● **What needs to be done**
Would you return the complete listing below word for word?
►
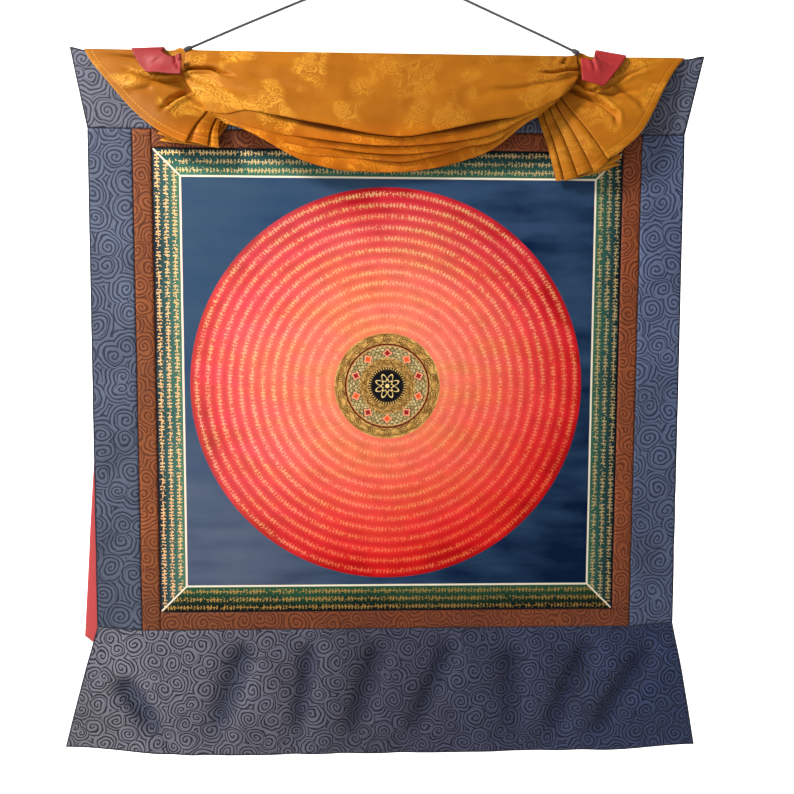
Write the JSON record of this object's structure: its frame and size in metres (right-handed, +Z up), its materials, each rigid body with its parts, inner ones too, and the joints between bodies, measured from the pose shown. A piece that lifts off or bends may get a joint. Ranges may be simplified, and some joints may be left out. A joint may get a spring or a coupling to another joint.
{
  "type": "thangka scroll painting with brocade mounting, veil and hanging cord",
  "caption": "Square painted cloth in a brown brocade frame and blue brocade panels, with a gathered gold silk veil, red ribbons and a hanging cord.",
  "frame": {"origin": "top of the hanging cord, where it goes over the nail", "axes": "+Z up, the painted front faces -Y, +X to the right seen from the front"},
  "size_m": [0.703, 0.0361, 0.853],
  "materials": {
    "painting": "matt distemper and gold on primed cotton",
    "brown_brocade": "satin damask with curled clouds",
    "blue_brocade": "satin damask with spirals",
    "gold_silk": "silk damask",
    "red_silk": "satin ribbon",
    "cord": "twisted cord"
  },
  "bodies": {
    "root": {"painting": "painting", "frame_left": "brown_brocade", "frame_right": "brown_brocade", "frame_top": "brown_brocade", "frame_bottom": "brown_brocade", "panel_left": "blue_brocade", "panel_right": "blue_brocade", "panel_top": "blue_brocade", "panel_bottom": "blue_brocade", "veil": "gold_silk", "ribbon_left": "red_silk", "ribbon_right": "red_silk", "hanging_cord": "cord", "cord_knot_left": "cord", "cord_knot_right": "cord"}
  },
  "joints": []
}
◄
● **Complete answer**
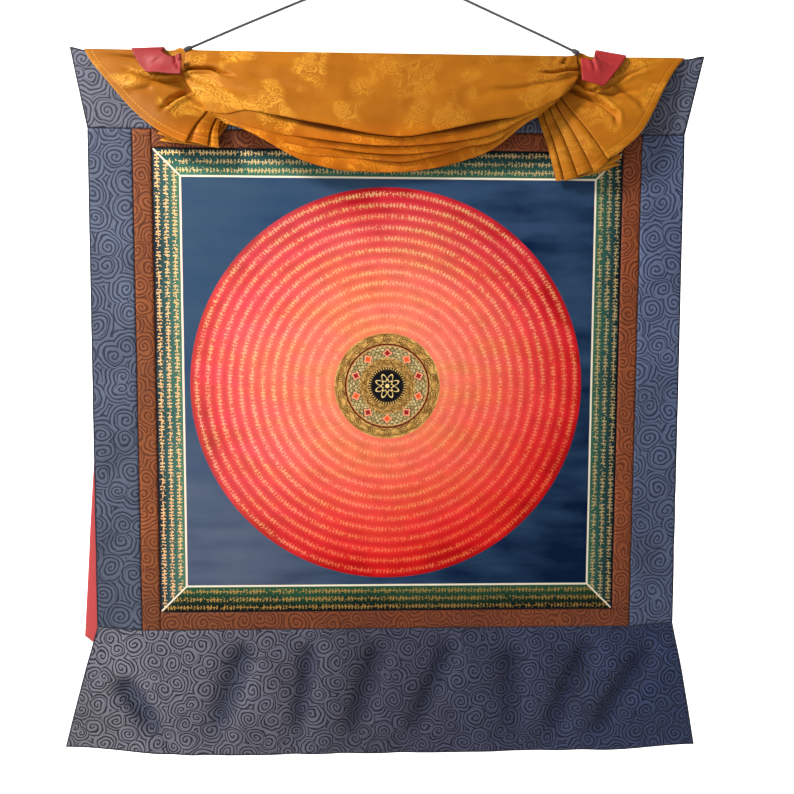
Write the JSON record of this object's structure: its frame and size in metres (right-handed, +Z up), its materials, each rigid body with its parts, inner ones too, and the joints between bodies, measured from the pose shown. A piece that lifts off or bends may get a joint. Ranges may be simplified, and some joints may be left out. A joint may get a spring or a coupling to another joint.
{
  "type": "thangka scroll painting with brocade mounting, veil and hanging cord",
  "caption": "Square painted cloth in a brown brocade frame and blue brocade panels, with a gathered gold silk veil, red ribbons and a hanging cord.",
  "frame": {"origin": "top of the hanging cord, where it goes over the nail", "axes": "+Z up, the painted front faces -Y, +X to the right seen from the front"},
  "size_m": [0.703, 0.0361, 0.853],
  "materials": {
    "painting": "matt distemper and gold on primed cotton",
    "brown_brocade": "satin damask with curled clouds",
    "blue_brocade": "satin damask with spirals",
    "gold_silk": "silk damask",
    "red_silk": "satin ribbon",
    "cord": "twisted cord"
  },
  "bodies": {
    "root": {"painting": "painting", "frame_left": "brown_brocade", "frame_right": "brown_brocade", "frame_top": "brown_brocade", "frame_bottom": "brown_brocade", "panel_left": "blue_brocade", "panel_right": "blue_brocade", "panel_top": "blue_brocade", "panel_bottom": "blue_brocade", "veil": "gold_silk", "ribbon_left": "red_silk", "ribbon_right": "red_silk", "hanging_cord": "cord", "cord_knot_left": "cord", "cord_knot_right": "cord"}
  },
  "joints": []
}